Five owners of four teams have filed for Chapter 11 bankruptcy, or reorganization, since 1970, when Selig bought the Seattle Pilots out of bankruptcy for a reported $10.8 million. And each time a team filed for Chapter 11, there were buyers ready to step in.

  • In 1975, Albert Savill, Otto Frenzel and Wren Blair bought the Pittsburgh Penguins.
  • In 1988, Victor Kiam bought the New England Patriots.
  • In 1993, Peter Angelos bought the Orioles for a then-record $173 million.
  • In 1995, Phillip Anschutz and Ed Roski Jr. bought the L.A. Kings.
  • In 1999, Mario Lemieux bought the Penguins.

    While potential owners are scarce and new cities to which to relocate might be moreso, it's unlikely an available team would have no serious bidders.

    "I'd be surprised to see a Chapter 7 bankruptcy," said Richard Wynne, a partner with Kirkland & Ellis who has lectured on sports franchises and bankruptcy law. "The owner would at least have to make the effort to sell the team."
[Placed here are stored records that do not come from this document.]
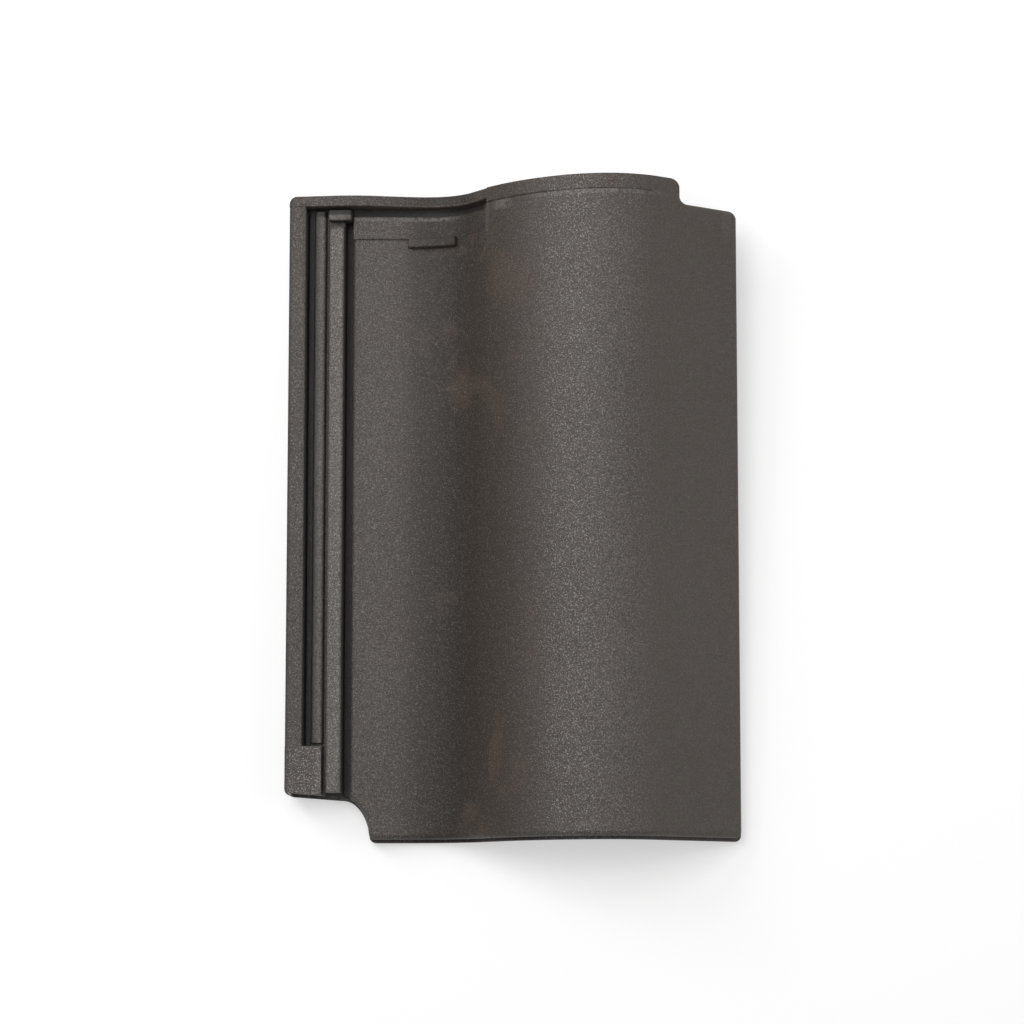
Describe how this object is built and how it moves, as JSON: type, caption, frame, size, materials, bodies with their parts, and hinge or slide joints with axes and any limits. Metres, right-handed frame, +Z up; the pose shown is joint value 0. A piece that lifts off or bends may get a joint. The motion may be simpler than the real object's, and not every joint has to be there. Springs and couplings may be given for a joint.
{
  "type": "interlocking clay roof tile",
  "caption": "Interlocking fired clay roof tile with a flat pan, a roman roll and a side water lock, in a dark brown-grey matt slip finish.",
  "frame": {"origin": "middle of the bounding box in X and Y, on the floor that the tile lies on", "axes": "+X from the side lock to the cover roll, +Y from the foot to the head, +Z up with the weather face up"},
  "size_m": [0.2612, 0.3788, 0.0863],
  "materials": {
    "dark_clay": "matt"
  },
  "bodies": {
    "root": {"roof_tile": "dark_clay"}
  },
  "joints": []
}
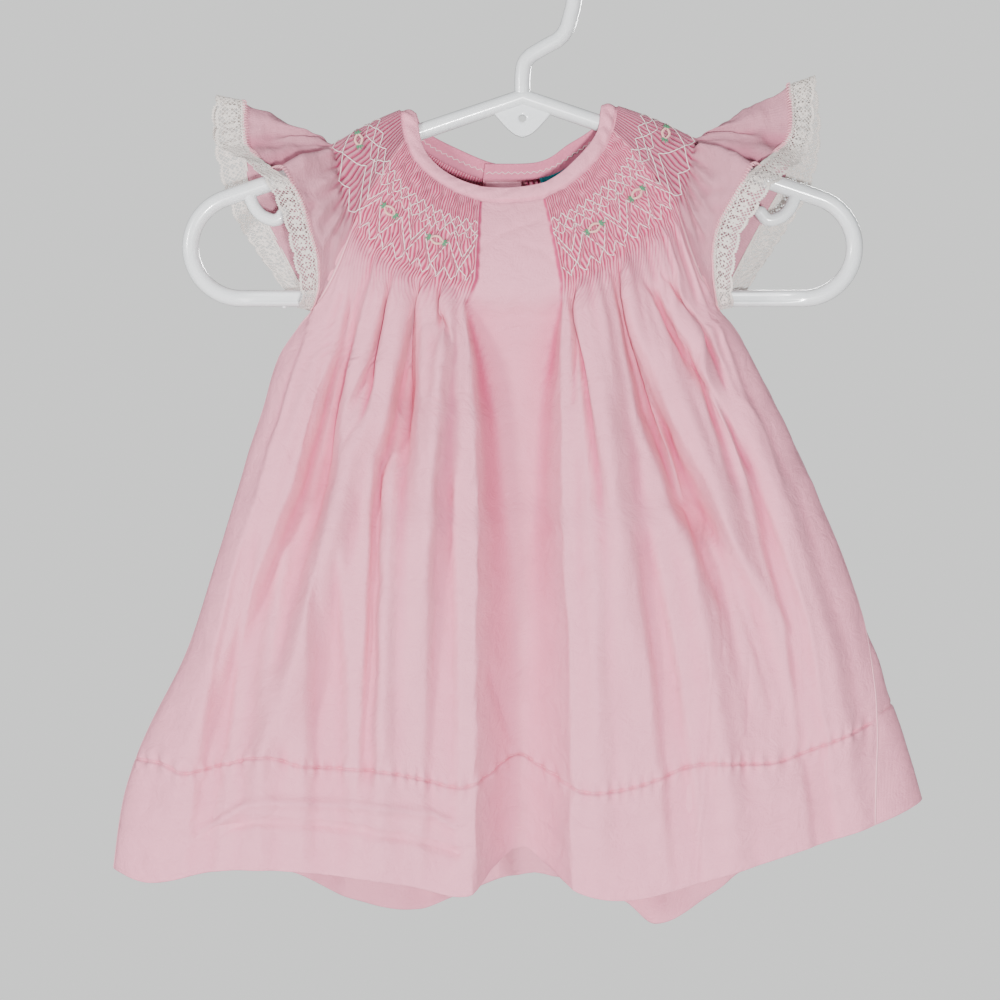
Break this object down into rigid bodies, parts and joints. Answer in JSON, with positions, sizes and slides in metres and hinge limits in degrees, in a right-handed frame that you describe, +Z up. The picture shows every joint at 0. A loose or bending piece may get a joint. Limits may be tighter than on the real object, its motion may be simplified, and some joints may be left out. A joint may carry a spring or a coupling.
{
  "type": "smocked baby dress on a child's hanger",
  "caption": "Baby's bishop dress of pink cotton with smocking round the neck, lace on the flutter sleeves and a full skirt, hung on a white child's hanger.",
  "frame": {"origin": "inside top of the hanger's hook", "axes": "+Z up, the front of the dress faces -Y, +X is to the right of someone who looks at the front"},
  "size_m": [0.3517, 0.0644, 0.4323],
  "materials": {
    "batiste": "matte",
    "binding": "matte",
    "lace": "matte",
    "plastic": "gloss",
    "button": "gloss",
    "label": "satin"
  },
  "bodies": {
    "root": {"hanger": "plastic", "front_panel": "batiste", "neck_binding": "binding", "back_panel_left": "batiste", "sleeve_left": "batiste", "lace_left": "lace", "back_panel_right": "batiste", "sleeve_right": "batiste", "lace_right": "lace", "back_placket": "batiste", "neck_label": "label", "button_1": "button", "button_2": "button", "button_3": "button"}
  },
  "joints": []
}
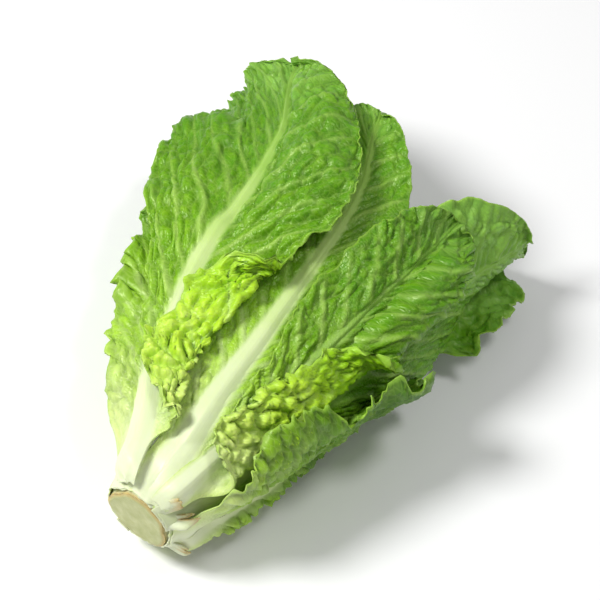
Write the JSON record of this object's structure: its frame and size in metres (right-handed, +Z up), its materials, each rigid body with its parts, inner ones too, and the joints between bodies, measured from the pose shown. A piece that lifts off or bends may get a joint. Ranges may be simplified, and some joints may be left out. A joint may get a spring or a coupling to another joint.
{
  "type": "romaine lettuce head",
  "caption": "Romaine lettuce head lying on its side: a cut stem clasped by long, overlapping leaves with thick pale ribs, crinkled blades and ruffled margins.",
  "frame": {"origin": "on the table, under the middle of the head's bounding box", "axes": "+X along the head from the cut stem to the leaf tips, +Z up from the table, +Y across the head"},
  "size_m": [0.3048, 0.2274, 0.1134],
  "materials": {
    "stem": "moist cut plant tissue, pale green",
    "heart_leaf": "crisp pale yellow-green leaf, satin",
    "outer_leaf": "crisp mid-green leaf with a pale rib, satin"
  },
  "bodies": {
    "root": {"stem": "stem", "heart_leaf_1": "heart_leaf", "heart_leaf_2": "heart_leaf", "heart_leaf_3": "heart_leaf", "heart_leaf_4": "heart_leaf", "heart_leaf_5": "heart_leaf", "heart_leaf_6": "heart_leaf", "heart_leaf_7": "heart_leaf", "heart_leaf_8": "heart_leaf", "under_leaf_side": "outer_leaf", "under_leaf_back": "outer_leaf", "under_leaf_middle": "outer_leaf", "right_leaf": "outer_leaf", "left_leaf": "outer_leaf", "top_right_leaf": "outer_leaf", "centre_leaf": "outer_leaf", "top_left_leaf": "outer_leaf", "low_right_leaf": "outer_leaf"}
  },
  "joints": []
}
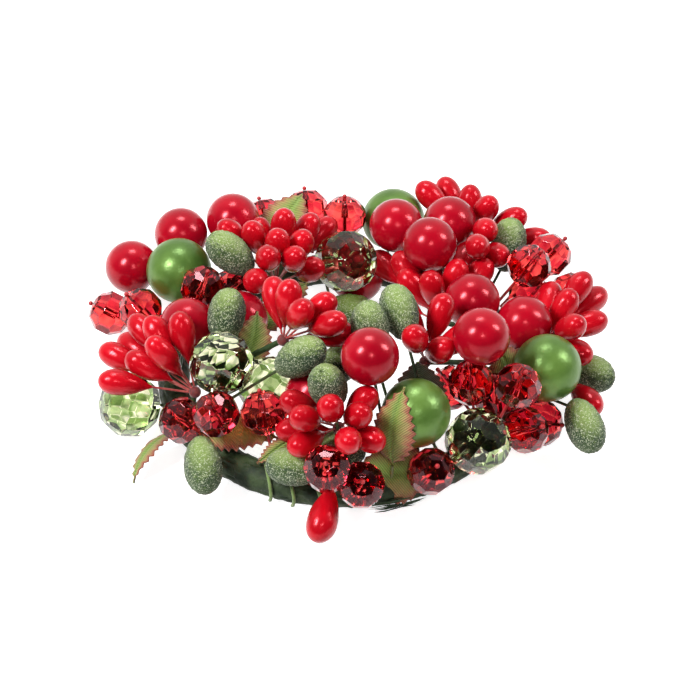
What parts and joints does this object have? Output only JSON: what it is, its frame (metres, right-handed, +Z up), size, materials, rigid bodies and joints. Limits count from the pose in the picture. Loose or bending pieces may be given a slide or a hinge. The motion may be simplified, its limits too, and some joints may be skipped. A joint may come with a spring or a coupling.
{
  "type": "candle ring",
  "caption": "Taped wire hoop dressed with glossy berries, pearl balls, faceted beads and crystals, sugared buds, pips on threads and fabric leaves, open in the middle for a candle.",
  "frame": {"origin": "on the surface it stands on, at the middle of the hoop", "axes": "+Z up; +X to the right and -Y towards the viewer of the picture"},
  "size_m": [0.1249, 0.1144, 0.0418],
  "materials": {
    "hoop_steel": "dull",
    "stem": "matte",
    "tape": "matte, creped",
    "tape_end": "matte, frayed",
    "thread": "matte",
    "stalk": "matte",
    "wire": "satin",
    "bead_wire": "satin",
    "berry": "high gloss",
    "pearl": "pearlescent satin",
    "crystal": "faceted, clear green",
    "bead": "faceted, clear red",
    "bud": "sugared, sparkling",
    "pip": "high gloss",
    "leaf": "woven, rust brown edges"
  },
  "bodies": {
    "root": {"hoop_wire": "hoop_steel", "stem_bundle": "stem", "tape_wrap": "tape", "tape_tail": "tape_end", "binding_thread": "thread", "pip_stalks": "stalk", "berry_wires": "wire", "pearl_wires": "wire", "bead_wires": "bead_wire", "crystal_wires": "wire", "bud_wires": "wire", "leaf_wires": "wire", "berries_left": "berry", "berries_left_low": "berry", "berries_back": "berry", "berry_back_inner": "berry", "berries_right": "berry", "berries_front": "berry", "pearl_left": "pearl", "pearl_back": "pearl", "pearl_front": "pearl", "pearl_right": "pearl", "crystal_left": "crystal", "crystal_left_inner": "crystal", "crystal_back": "crystal", "crystal_front_inner": "crystal", "crystal_right_front": "crystal", "beads_left": "bead", "beads_left_inner": "bead", "beads_back": "bead", "beads_right_back": "bead", "beads_front_left": "bead", "beads_right": "bead", "beads_front": "bead", "buds_left_inner": "bud", "buds_middle": "bud", "bud_back_low": "bud", "buds_front_left": "bud", "buds_right": "bud", "pips_left": "pip", "pips_left_back": "pip", "pips_middle": "pip", "pips_right_back": "pip", "pips_right_inner": "pip", "pips_middle_right": "pip", "pips_right": "pip", "pips_front": "pip", "pip_right_low": "pip", "pip_hanging": "pip", "leaf_left_low": "leaf", "leaf_left_inner": "leaf", "leaf_middle": "leaf", "leaf_front_left": "leaf", "leaf_front_low": "leaf", "leaf_back": "leaf", "leaf_pearl_back": "leaf", "leaf_pearl_left": "leaf", "leaf_front": "leaf", "leaf_right": "leaf"}
  },
  "joints": []
}
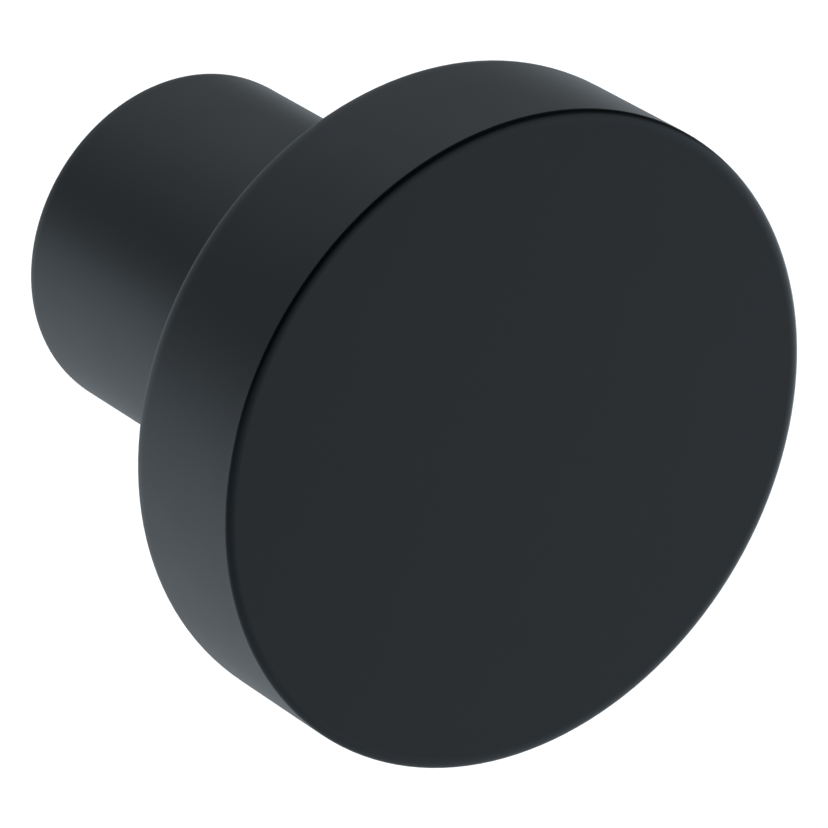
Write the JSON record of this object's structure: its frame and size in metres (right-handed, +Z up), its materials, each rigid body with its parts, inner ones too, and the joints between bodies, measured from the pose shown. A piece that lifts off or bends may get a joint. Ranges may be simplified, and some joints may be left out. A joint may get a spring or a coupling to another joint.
{
  "type": "cabinet knob",
  "caption": "Round cabinet or drawer knob: a flat disc head on a straight round neck, matte black, with a blind tapped hole in its flat mounting face.",
  "frame": {"origin": "centre of the mounting face, on the knob's axis", "axes": "+Z up; +Y along the knob's axis, out of the mounting face and into the door; the flat front of the head faces -Y"},
  "size_m": [0.03, 0.0266, 0.03],
  "materials": {
    "black_coating": "fine matte powder coat over die-cast zinc alloy; the tapped hole is bare metal"
  },
  "bodies": {
    "root": {"knob": "black_coating"}
  },
  "joints": []
}
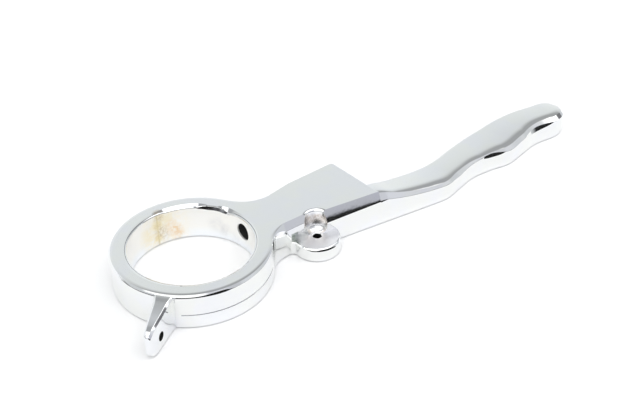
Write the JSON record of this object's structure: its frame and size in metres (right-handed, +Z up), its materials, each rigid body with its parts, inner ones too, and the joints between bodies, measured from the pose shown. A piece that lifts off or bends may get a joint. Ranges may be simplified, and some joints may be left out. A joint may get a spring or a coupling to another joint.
{
  "type": "clutch lever",
  "caption": "Hub-ring clutch lever: plated casting with spring lug, pivot ear and wavy grip, lined bore and a sprung plunger in the arm.",
  "frame": {"origin": "on the hub bore's axis, at the plane that the lever rests on (the ring's lower face)", "axes": "+Z up along the hub bore's axis, +X out along the plunger's bore from the hub axis, towards the grip"},
  "size_m": [0.1854, 0.05, 0.0122],
  "materials": {
    "chrome_plate": "polished chrome plate over a zinc casting",
    "liner": "satin nickel plate, stained yellow-brown",
    "plunger_steel": "hardened and ground, dark",
    "pin_steel": "ground dowel steel",
    "spring_steel": "drawn music wire",
    "plug_zinc": "bright zinc plated steel"
  },
  "bodies": {
    "lever": {"lever_casting": "chrome_plate", "bore_liner": "liner", "plunger_key_pin": "pin_steel", "plunger_spring": "spring_steel", "spring_plug": "plug_zinc"},
    "plunger": {"clutch_plunger": "plunger_steel"}
  },
  "joints": [
    {"name": "clutch_plunger_slide", "type": "slide", "parent": "lever", "child": "plunger", "axis": [-1, 0, 0], "range_m": [0, 0.0065], "stiffness_N_per_m": 300, "springref_m": 0.012, "deforming": ["plunger_spring"]}
  ]
}
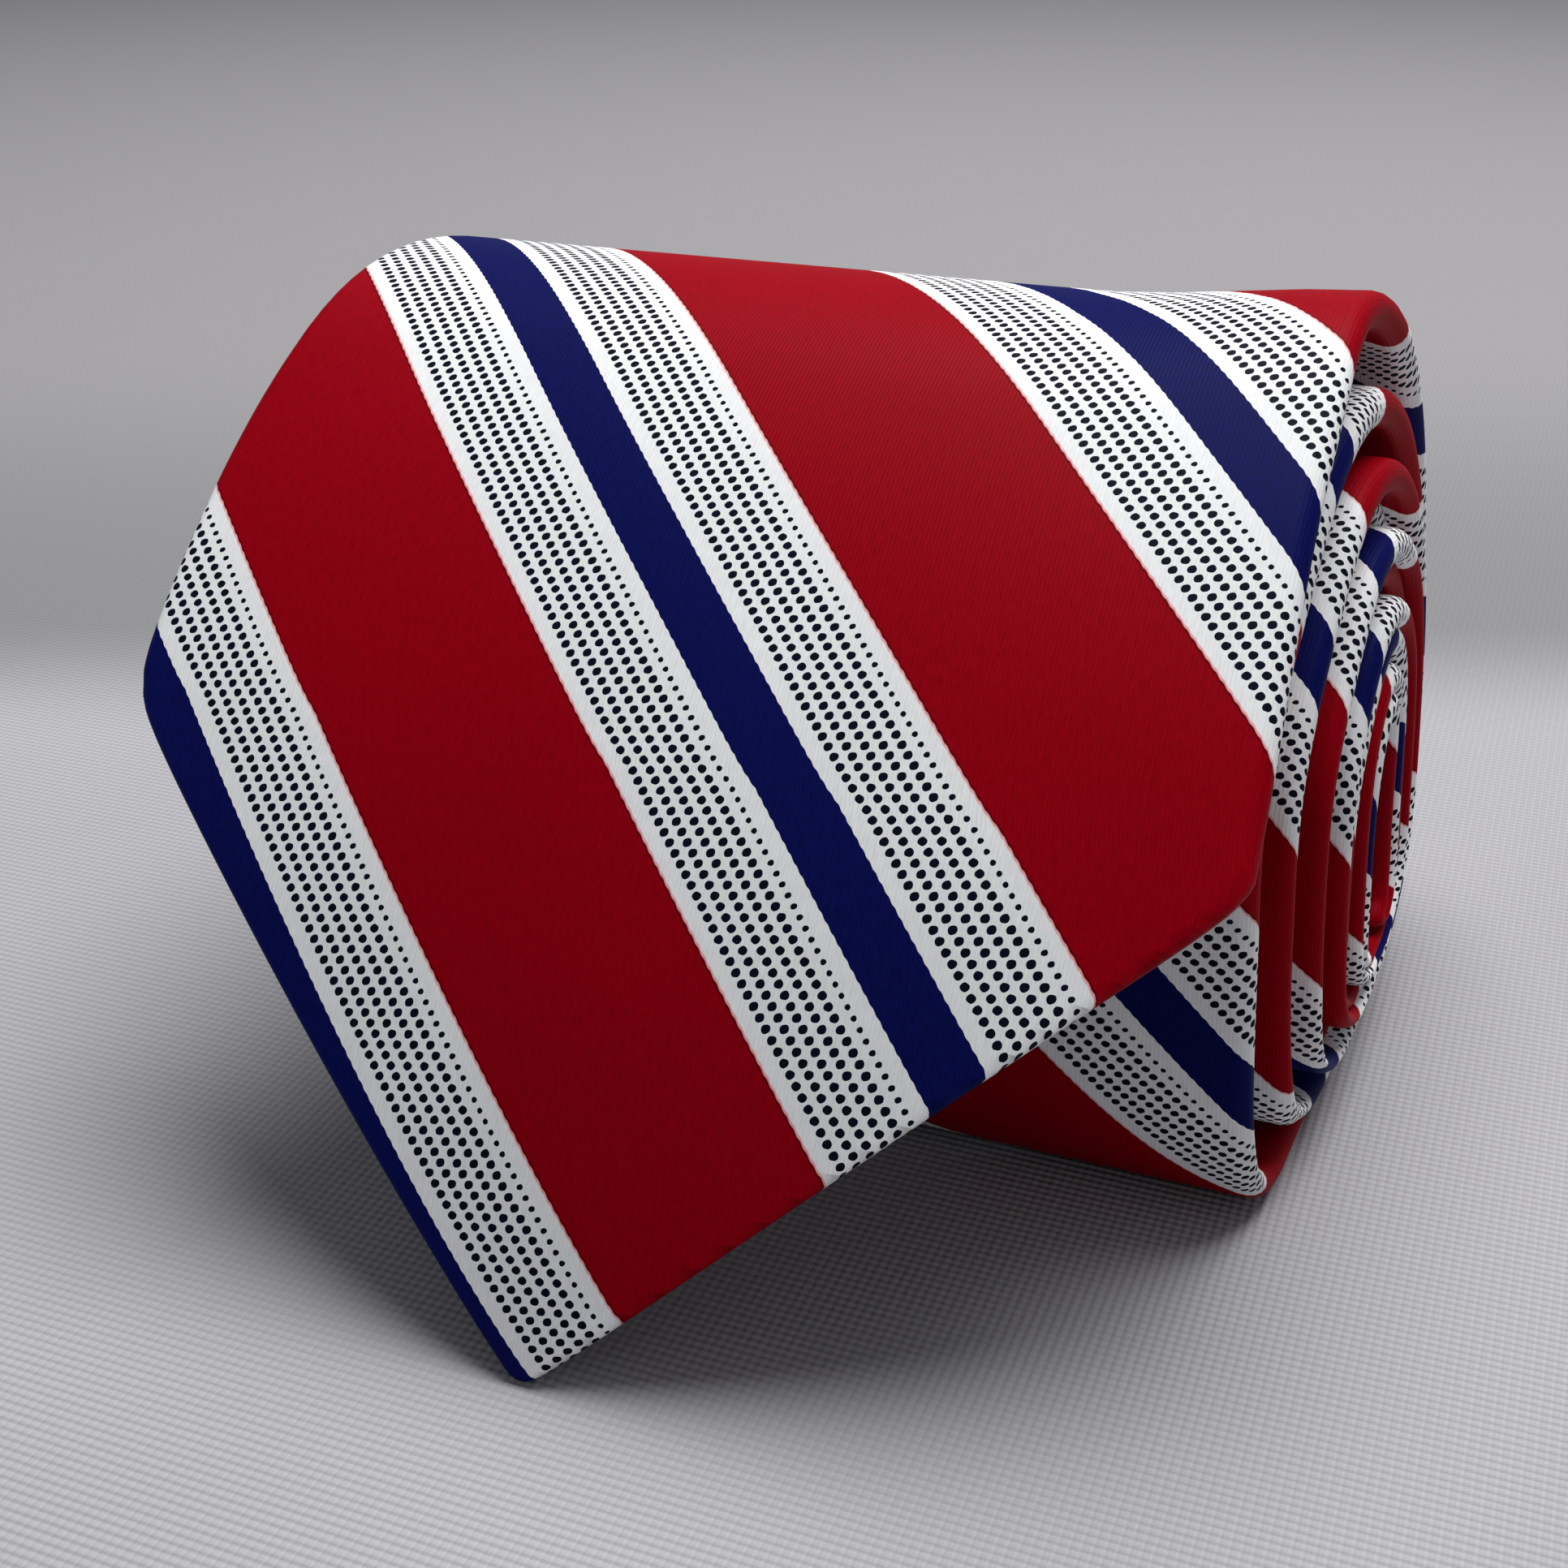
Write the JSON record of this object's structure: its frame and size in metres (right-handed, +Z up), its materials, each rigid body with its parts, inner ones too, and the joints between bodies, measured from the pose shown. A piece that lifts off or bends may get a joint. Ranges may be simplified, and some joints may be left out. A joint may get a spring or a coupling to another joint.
{
  "type": "necktie",
  "caption": "Striped woven silk necktie, folded in half and rolled up, with its wide pointed end leaning out in front.",
  "frame": {"origin": "under the middle of the roll, on the flat that it stands on", "axes": "+Z up, +X along the roll and across the tie, towards the end where the turns line up, +Y from the leaning wide end towards the back of the roll"},
  "size_m": [0.0967, 0.1019, 0.0645],
  "materials": {
    "silk": "satin, striped",
    "interlining": "brushed wool",
    "lining": "plain satin",
    "thread": "matt",
    "label": "woven, blank"
  },
  "bodies": {
    "roll": {"blade_silk": "silk", "neck_silk": "silk", "tail_silk": "silk", "keeper_loop": "silk", "interlining": "interlining", "blade_tipping": "lining", "tail_tipping": "lining", "slip_stitch": "thread", "blade_bar_tack": "thread", "tail_bar_tack": "thread", "keeper_stitches_left": "thread", "keeper_stitches_right": "thread", "label_stitches_left": "thread", "label_stitches_right": "thread", "care_label": "label"},
    "flap": {"flap_silk": "silk", "flap_interlining": "interlining", "flap_tipping": "lining"}
  },
  "joints": [
    {"name": "flap_lift", "type": "hinge", "parent": "roll", "child": "flap", "pos_m": [0, -0.01969, 0.05887], "axis": [-1, 0, 0], "range_deg": [0, 60]}
  ]
}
    But Brown says efforts could come up short given the game's economics.

    "If there's a team that's just not profitable and shows no potential -- perhaps simply because of the market that it is in -- to make money in the future, it's very possible a Chapter 7 could happen," Brown said.

    If a team files for Chapter 11 reorganization and ultimately becomes available for purchase, it could wind up lowering the value of the Montreal Expos, which MLB bought for $120 million in February when owner Jeffrey Loria became the owner of the Florida Marlins.

    The Expos are playing above-.500 ball, contending in the NL East and recently acquired Bartolo Colon and Cliff Floyd, all of which contribute to increased franchise value. Should the league decide to sell the team -- say, to investors in Northern Virginia -- rather than contract it, the league could realize a significant profit.

    Rodney Fort, a Washington State University sports economist, said he believes the league can do that with other teams as well.

    "Why would an owner bother to go through a bankruptcy court," Fort said, "when he can just abandon it and give it to Major League Baseball, which will buy it for cheap and sell it for $150 million or more?"